Friday, May 16, 2008

May 16, 2008--Conventional Wisdom

If we apply current conventional wisdom to the presidential campaign, it says:

• Since Barack Obama is having difficulty attracting white, working-class voters, he will not win swing states such as West Virginia, Ohio, and Missouri.

• Since older voters turn out in disproportionate numbers and Obama is having difficulty appealing to them, this imperils his chances of winning in Florida.

• The suburbs for years have been voting Republican and these votes more than offset Democrat’s inner-city advantages.

• African Americans vote overwhelmingly for Democrats, whoever they may be, but do not come to the voting booth at the same rate as, say, Jewish voters.

• Though constituting just 1.4% of the population, Jews vote disproportionately for Democrats and because they are concentrated in certain key swing states they are a force to be reckoned with.

• Latino voters will not for vote for black candidates and vice versa.

• In spite of what they say to pollsters, even educated, middle-class whites in the privacy of the voting booth will not pull the lever for a minority candidate in the same percentages as they say when surveyed. There is a 5-10 percent “Wilder Effect.”

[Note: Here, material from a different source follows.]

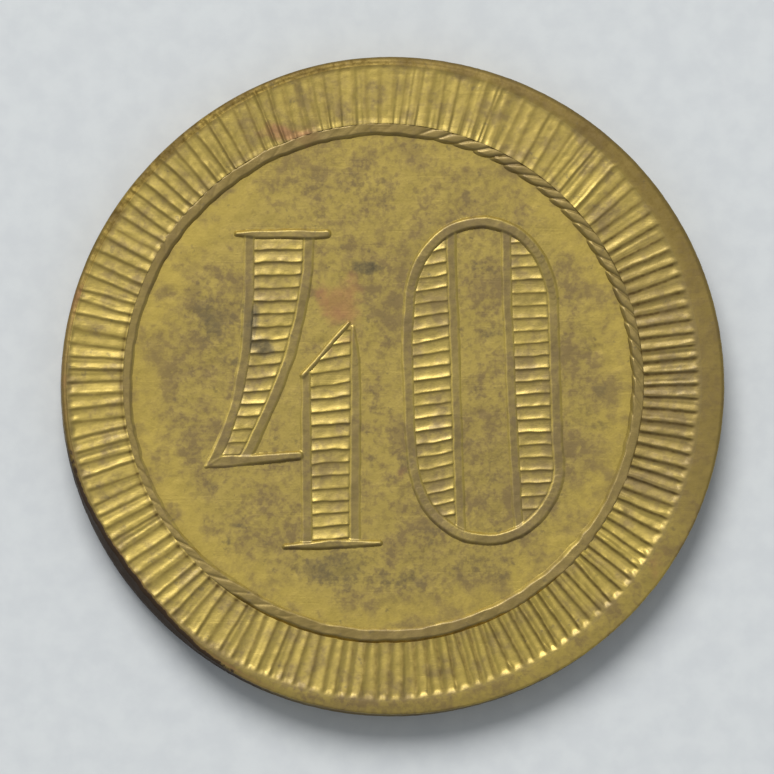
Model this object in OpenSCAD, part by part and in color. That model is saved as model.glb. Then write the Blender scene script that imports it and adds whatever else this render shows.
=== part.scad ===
// Struck brass fare token: a round flan with, on each face, a plain rim, a border of radial
// rays, a rope circle and a two-figure value drawn as open frames filled with hatching.
// The token lies flat: obverse up, reverse rim on z = 0, flan axis on the Z axis.
// Everything that a die makes is drawn around the die's own centre, and the whole strike is
// shifted sideways on the flan, so one side of the rim comes out wider than the other.

/* [Flan] */
// Diameter over the plain edge
token_d = 28.4; // [24:0.1:34]
// Thickness over both rims
token_t = 2.0; // [1.4:0.1:3]
// Height of the rims above the fields, also the rounding of the outer corners
relief = 0.18; // [0.16:0.01:0.24]

/* [Strike] */
// Sideways shift of the dies on the flan, along X
strike_x = -0.42; // [-0.42:0.02:0.42]
// Sideways shift of the dies on the flan, along Y
strike_y = 0.03; // [-0.1:0.01:0.1]

/* [Border] */
// Mean width of the plain rim
rim_w = 0.65; // [0.65:0.05:1.2]
// Radial length of the rays
ray_l = 2.35; // [1.5:0.05:2.4]
// Number of rays in a border
ray_count = 142; // [100:1:142]
// Height of the rays above the field
ray_h = 0.14; // [0.12:0.01:0.16]
// Radius of the round flute between two rays
flute_r = 0.28; // [0.24:0.01:0.3]
// Depth of the flute below the top of the rays
flute_d = 0.08; // [0.05:0.01:0.09]
// Width of the rope circle
rope_w = 0.5; // [0.4:0.05:0.7]
// Height of the rope circle above the field
rope_h = 0.15; // [0.12:0.01:0.16]
// Number of strands in the rope circle
rope_count = 85; // [60:1:90]

/* [Numerals] */
// Height of the figure 0 over its outline
zero_h = 14.05; // [11:0.05:14.5]
// Height of the frames above the field
frame_h = 0.14; // [0.1:0.01:0.16]
// Height of the hatching bars above the field
hatch_h = 0.09; // [0.05:0.01:0.1]
// Spacing of the hatching bars
hatch_pitch = 0.546; // [0.4:0.01:0.8]
// Width of a hatching bar
hatch_w = 0.16; // [0.1:0.01:0.2]
// Upward slope of the hatching bars towards the right, degrees
hatch_slope = 4; // [0:1:8]

/* [Hidden] */

$fn = 96;
token_r = token_d / 2;
ray_outer_r = token_r - rim_w;
rope_outer_r = ray_outer_r - ray_l;
rope_inner_r = rope_outer_r - rope_w;
rope_chamfer = 0.1;
// Rope strands: depth, width and lean of the cut between two of them
cut_d = 0.07;
cut_w = 0.09;
cut_lean = 52;

// The figures are drawn for this height of the 0 and scaled to zero_h
drawn_h = 14.05;
figure_k = zero_h / drawn_h;
ribbon = 0.4;
steps = 24;

// Figure 4: the broad diagonal stroke sweeps down to a tip at the left end of the crossbar
stroke_top_y = 6.25;
stroke_tip_y = -3.6;
stroke_left = [-5.9, -7.65, 3.2];    // x at the top, x at the tip, strength of the bend
stroke_right = [-2.98, -6.0, 2.1];
crossbar_y = -3.2;
crossbar_rise = 0.2;
crossbar_w = 0.3;
stem_left_x = -3.45;
stem_right_x = -1.0;
stem_notch_y = 0.25;                 // where the slanted top of the stem starts, at its left side
stem_top_y = 2.35;                   // where it ends, at its right side
stem_foot_y = -6.8;
serif_w = 0.36;
serif_lap = 0.04;

// Figure 0: two half ellipses joined by straight sides, with an upright inside each side
zero_left_x = 1.05;
zero_right_x = 7.65;
zero_top_y = 7.15;
zero_end_h = 3.5;
zero_upright_left_x = 2.8;
zero_upright_right_x = 5.2;

// Side of the broad stroke of the 4 at height y
function stroke_x(side, y) =
    side[0] + (side[1] - side[0]) * pow((stroke_top_y - y) / (stroke_top_y - stroke_tip_y), side[2]);

// Points down the side of the stroke, moved sideways by dx, from the top to height low_y
function stroke_points(side, dx, low_y) = [
    for (i = [0 : steps])
        let (y = stroke_top_y + (low_y - stroke_top_y) * i / steps)
        [stroke_x(side, y) + dx, y]
];

function backwards(points) = [for (i = [len(points) - 1 : -1 : 0]) points[i]];

// Outline of the 0, drawn inwards by inset
function zero_points(inset) =
    let (
        half_w = (zero_right_x - zero_left_x) / 2 - inset,
        mid_x = (zero_left_x + zero_right_x) / 2,
        end_y = [zero_top_y - zero_end_h, zero_top_y - drawn_h + zero_end_h],
        end_h = zero_end_h - inset
    )
    [
        for (e = [0, 1], i = [0 : steps])
            let (a = e * 180 + i * 180 / steps)
            [mid_x + half_w * cos(a), end_y[e] + end_h * sin(a)]
    ];

// Places a face's features on the flan: the obverse on top, the reverse below, turned over about X
module on_face(side) {
    z = side == "obverse" ? token_t - relief : relief;
    turn = side == "obverse" ? 0 : 180;
    translate([strike_x, strike_y, z]) rotate([turn, 0, 0]) children();
}

module raised(height) {
    scale(figure_k) linear_extrude(height / figure_k) children();
}

module flan_disc() {
    translate([0, 0, relief]) cylinder(r = token_r, h = token_t - 2 * relief);
}

// The rim's outer wall is the rounded corner of the token, its inner wall belongs to the die
module rim(side) {
    z = side == "obverse" ? token_t - relief : relief;
    turn = side == "obverse" ? 0 : 180;
    difference() {
        translate([0, 0, z]) rotate([turn, 0, 0]) rotate_extrude() {
            square([token_r - relief, relief]);
            translate([token_r - relief, 0]) intersection() {
                circle(r = relief);
                square(relief);
            }
        }
        translate([strike_x, strike_y, -1]) cylinder(r = ray_outer_r, h = token_t + 2);
    }
}

module ray_border() {
    flute_z = ray_h - flute_d + flute_r;
    difference() {
        cylinder(r = ray_outer_r, h = ray_h);
        translate([0, 0, -1]) cylinder(r = rope_outer_r, h = ray_h + 2);
        for (i = [0 : ray_count - 1])
            rotate([0, 90, 360 * i / ray_count])
                translate([-flute_z, 0, rope_outer_r - 1]) cylinder(r = flute_r, h = ray_l + 2, $fn = 24);
    }
}

module rope_circle() {
    difference() {
        rotate_extrude() polygon([
            [rope_inner_r, 0],
            [rope_outer_r, 0],
            [rope_outer_r, rope_h - rope_chamfer],
            [rope_outer_r - rope_chamfer, rope_h],
            [rope_inner_r + rope_chamfer, rope_h],
            [rope_inner_r, rope_h - rope_chamfer]
        ]);
        for (i = [0 : rope_count - 1])
            rotate(360 * i / rope_count)
                translate([(rope_inner_r + rope_outer_r) / 2, 0, rope_h])
                    rotate(cut_lean) cube([2 * rope_w, cut_w, 2 * cut_d], center = true);
    }
}

// Sloping bars over the area from y_low to y_high, to be cut to the figure's open strokes
module hatching_bars(x_low, x_high, y_low, y_high) {
    for (y = [y_low + hatch_pitch / 2 : hatch_pitch : y_high])
        translate([(x_low + x_high) / 2, y]) rotate(hatch_slope)
            square([2 * (x_high - x_low), hatch_w], center = true);
}

module four_stroke_opening() {
    polygon(concat(
        stroke_points(stroke_left, ribbon, crossbar_y + crossbar_w / 2),
        backwards(stroke_points(stroke_right, -ribbon, crossbar_y + crossbar_w / 2))
    ));
}

module four_stem_opening() {
    polygon([
        [stem_left_x + ribbon, stem_foot_y],
        [stem_right_x - ribbon, stem_foot_y],
        [stem_right_x - ribbon, stem_top_y - ribbon],
        [stem_left_x + ribbon, stem_notch_y]
    ]);
}

module four_outline() {
    low_y = crossbar_y - crossbar_w / 2;
    crossbar_end_x = stem_left_x + ribbon / 2;
    difference() {
        union() {
            // broad stroke down to the crossbar
            polygon(concat(
                stroke_points(stroke_left, 0, low_y),
                backwards(stroke_points(stroke_right, 0, low_y))
            ));
            // crossbar, running out to the tip at the left
            polygon([
                [stroke_left[1], stroke_tip_y],
                [stroke_left[1] + ribbon, crossbar_y - crossbar_w - crossbar_rise],
                [crossbar_end_x, crossbar_y - crossbar_w / 2 + crossbar_rise / 2],
                [crossbar_end_x, crossbar_y + crossbar_w / 2 + crossbar_rise / 2],
                [stroke_x(stroke_left, crossbar_y + crossbar_w / 2), crossbar_y + crossbar_w / 2]
            ]);
            // stem with its slanted top
            polygon([
                [stem_left_x, stem_foot_y],
                [stem_right_x, stem_foot_y],
                [stem_right_x, stem_top_y],
                [stem_right_x - ribbon, stem_top_y + ribbon / 2],
                [stem_left_x, stem_notch_y]
            ]);
        }
        four_stroke_opening();
        four_stem_opening();
    }
    // serifs: thin bars, tapered towards their ends, which lap over the ends of the ribbons
    serif(-6.5, -2.2, stroke_top_y - serif_lap);
    serif(-4.3, -0.1, stem_foot_y - serif_w + serif_lap);
}

module serif(x_low, x_high, y) {
    taper = serif_w / 3;
    polygon([
        [x_low, y + taper], [x_low + ribbon, y], [x_high - ribbon, y],
        [x_high, y + taper], [x_high, y + serif_w - taper], [x_high - ribbon, y + serif_w],
        [x_low + ribbon, y + serif_w], [x_low, y + serif_w - taper]
    ]);
}

module zero_outline() {
    difference() {
        polygon(zero_points(0));
        polygon(zero_points(ribbon));
    }
    intersection() {
        polygon(zero_points(ribbon / 2));
        for (x = [zero_upright_left_x, zero_upright_right_x])
            translate([x, zero_top_y - drawn_h]) square([ribbon, drawn_h]);
    }
}

module zero_side_openings() {
    difference() {
        polygon(zero_points(ribbon));
        translate([zero_upright_left_x, zero_top_y - drawn_h])
            square([zero_upright_right_x + ribbon - zero_upright_left_x, drawn_h]);
    }
}

module four_frame() {
    raised(frame_h) four_outline();
}

module four_hatching() {
    raised(hatch_h) {
        intersection() {
            four_stroke_opening();
            hatching_bars(stroke_left[1], stroke_right[0], crossbar_y, stroke_top_y);
        }
        intersection() {
            four_stem_opening();
            hatching_bars(stem_left_x, stem_right_x, stem_foot_y, stem_top_y);
        }
    }
}

module zero_frame() {
    raised(frame_h) zero_outline();
}

module zero_hatching() {
    raised(hatch_h) intersection() {
        zero_side_openings();
        hatching_bars(zero_left_x, zero_right_x, zero_top_y - drawn_h, zero_top_y);
    }
}

module flan() { color("darkkhaki") flan_disc(); }

module obverse_rim() { color("goldenrod") rim("obverse"); }
module obverse_ray_border() { color("khaki") on_face("obverse") ray_border(); }
module obverse_rope_circle() { color("peru") on_face("obverse") rope_circle(); }
module obverse_four_frame() { color("peru") on_face("obverse") four_frame(); }
module obverse_four_hatching() { color("gold") on_face("obverse") four_hatching(); }
module obverse_zero_frame() { color("peru") on_face("obverse") zero_frame(); }
module obverse_zero_hatching() { color("gold") on_face("obverse") zero_hatching(); }

module reverse_rim() { color("goldenrod") rim("reverse"); }
module reverse_ray_border() { color("khaki") on_face("reverse") ray_border(); }
module reverse_rope_circle() { color("peru") on_face("reverse") rope_circle(); }
module reverse_four_frame() { color("peru") on_face("reverse") four_frame(); }
module reverse_four_hatching() { color("gold") on_face("reverse") four_hatching(); }
module reverse_zero_frame() { color("peru") on_face("reverse") zero_frame(); }
module reverse_zero_hatching() { color("gold") on_face("reverse") zero_hatching(); }

flan();
obverse_rim();
obverse_ray_border();
obverse_rope_circle();
obverse_four_frame();
obverse_four_hatching();
obverse_zero_frame();
obverse_zero_hatching();
reverse_rim();
reverse_ray_border();
reverse_rope_circle();
reverse_four_frame();
reverse_four_hatching();
reverse_zero_frame();
reverse_zero_hatching();
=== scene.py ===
import math
from types import SimpleNamespace

import bpy
import numpy as np
from mathutils import Matrix, Vector


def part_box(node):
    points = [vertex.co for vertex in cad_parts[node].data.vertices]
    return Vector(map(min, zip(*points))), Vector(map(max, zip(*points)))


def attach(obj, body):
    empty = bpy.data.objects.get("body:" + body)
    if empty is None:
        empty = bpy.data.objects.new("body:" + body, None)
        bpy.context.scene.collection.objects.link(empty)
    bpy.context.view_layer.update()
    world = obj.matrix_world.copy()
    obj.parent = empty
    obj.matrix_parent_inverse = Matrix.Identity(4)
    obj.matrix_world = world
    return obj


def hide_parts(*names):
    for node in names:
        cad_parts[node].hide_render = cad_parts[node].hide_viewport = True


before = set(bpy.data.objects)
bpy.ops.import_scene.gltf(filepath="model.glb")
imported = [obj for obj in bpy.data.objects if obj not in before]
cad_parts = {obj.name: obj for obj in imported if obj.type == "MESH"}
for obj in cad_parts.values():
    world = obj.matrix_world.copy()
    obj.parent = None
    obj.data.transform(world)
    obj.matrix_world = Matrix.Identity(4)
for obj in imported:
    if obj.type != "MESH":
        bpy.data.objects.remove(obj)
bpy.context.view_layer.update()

# The looks of a struck brass token. The CAD frame gives its sizes. Every struck part is a height
# over its face, worked out in mm in die coordinates: x and y run from the dies' centre, and the
# reverse is the obverse turned over top to bottom, with its own wear.

# ---- sizes, in millimetres
MM = 0.001


def node_box(name):
    """Lowest and highest corner of a CAD node, in mm."""
    low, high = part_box(name)
    return np.array(low) / MM, np.array(high) / MM


rim_low, rim_high = node_box("obverse_rim")
ray_low, ray_high = node_box("obverse_ray_border")
rope_low, rope_high = node_box("obverse_rope_circle")

TOKEN_R = (rim_high[0] - rim_low[0]) / 2
TOKEN_T = rim_high[2]
FIELD_Z = node_box("flan")[1][2]
RELIEF = TOKEN_T - FIELD_Z
STRIKE = (ray_low[:2] + ray_high[:2]) / 2  # the dies' centre on the flan
RAY_R = (ray_high[0] - ray_low[0]) / 2
ROPE_R = (rope_high[0] - rope_low[0]) / 2
ROPE_W = 0.5
FRAME_H = node_box("obverse_four_frame")[1][2] - FIELD_Z

RAY_COUNT = 142
STRAND_COUNT = 85
SINK = 0.05  # how far a piece's closed underside lies below the field
SIDES = ("obverse", "reverse")
UP = {"obverse": 1, "reverse": -1}

# Fineness of the meshes: the unseen reverse is a little coarser
COLUMNS_PER_RAY = {"obverse": 16, "reverse": 10}
COLUMNS_PER_STRAND = {"obverse": 22, "reverse": 14}
RIBBON_STEP = {"obverse": 0.036, "reverse": 0.05}
BAR_STEP = {"obverse": 0.07, "reverse": 0.11}
FIELD_GRID = 181  # points along one side of a field's grid

# First random seed of each struck part
SEEDS = {
    "field": {"obverse": 100, "reverse": 200},
    "border": {"obverse": 300, "reverse": 400},
    "rope": {"obverse": 500, "reverse": 600},
    "frame": {"obverse": 700, "reverse": 800},
    "hatching": {"obverse": 720, "reverse": 820},
}
SEED_STEP = {"four": 0, "zero": 50}


# ---- noise and shaping helpers
LATTICE = 64  # random values along each side of the noise's repeating square


def ease(t):
    """0 to 1 in, 0 to 1 out, level at both ends."""
    return t * t * (3 - 2 * t)


def smooth(low, high, value):
    """0 below low, 1 above high, with a soft ramp between."""
    return ease(np.clip((value - low) / (high - low), 0, 1))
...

• Young people get excited about certain candidates during the primary season but when it is time to vote they stay home and thus can effectively be ignored.

• The South, which was once solidly Democratic, since Eisenhower days has become solidly Republican.

• Money means everything in politics and to raise the money needed to run an effective national campaign a candidate has to depend upon “bundlers” and other fat cats.

• During hard economic times voters can be distracted from a focus on the issues that in fact impact their daily lives by appealing to them with cultural wedge issues such as gay marriage, prayer in schools, and abortion.

• When people fear external threat they vote for Republicans since they see Democrats to be weak on defense.

Conventional wisdom of this kind, by definition, is conventional because it is based on the extrapolation of accrued past experience. Everything I’ve listed above is derived from the actual results and data from previous elections.

But it may be that little of this will apply this election cycle. That is obviously because the Democrats are about to nominate Barack Obama and much of what we have learned from the past and that we think will apply to the future—our political conventional wisdom--may not apply.

A few examples:

Yes, Obama will likely lose West Virginia in November, which Hillary Clinton is correct to point out for decades has been a bell-weather state for Democratic candidates. Cause and effect: if you lose West Virginia you will lose the election. History teaches us that.

But the same history tells us that Democrats will not be able to win any states in the New South. And that this will continue to be true in November. But, also contrary to conventional wisdom, isn’t it likely that in addition to 90% of African Americans voting for Obama that with a black candidate heading the ticket they will vote in record percentages and thereby perhaps turn South Carolina, Mississippi, and maybe Alabama and Georgia into blue states? In 2004 “only” about 60% of eligible black voters voted. Shouldn’t we expect this percentage to jump to at least 75-80% in the fall? If that were to happen, wouldn’t that mean at least the temporary end to the solid Republican South?

Yes, traditionally most suburbs have been trending in a Republican direction. In some key places this has offset Democratic advantages in big cities. But during this primary season Barack Obama has been doing better and better among white, educated middle-class and affluent suburbanites. If this carries into the fall, his doing well there could tip into his column swing states such as Missouri, Ohio, plus quite a few in the west.

And I suspect that even Republicans would concede that young voters will hang in with Obama and not only continue volunteer to work in support of his ground game but will actually vote. They cannot be ignored this time around. And may as a result keep a few traditional blue stats blue and perhaps even turn a couple of red states into blue ones.

We are also seeing that the old ways of raising money are changing. Building on Howard Dean’s on-line fundraising innovations, the Obama folks have turned this into a virtual campaign cash machine. The Internet makes special interest groups, corporations, and wealthy individuals less essential to him.

And ironically, just yesterday George Bush, while in Israel, gave Obama a perfect opportunity to contrast his and John McCain’s approaches to foreign policy when he compared Obama to pre-World War II appeasers of Hitler. Not only did this reveal how much McCain is like Bush (he jumped in to gleefully agree with his president) and underscores Obama’s contention that a McCain presidency would in effect represent a third Bush term, but it also instantly united feuding Democrats. Hillary Clinton’s immediate reaction was to call Bush’s speech an outrage to Obama and to all Democrats. They no longer are willing to be labeled, as the conventional wisdom suggests, as weak on defense. By acting so forcefully they signaled that they will not allow themselves to continue to be Swiftboated.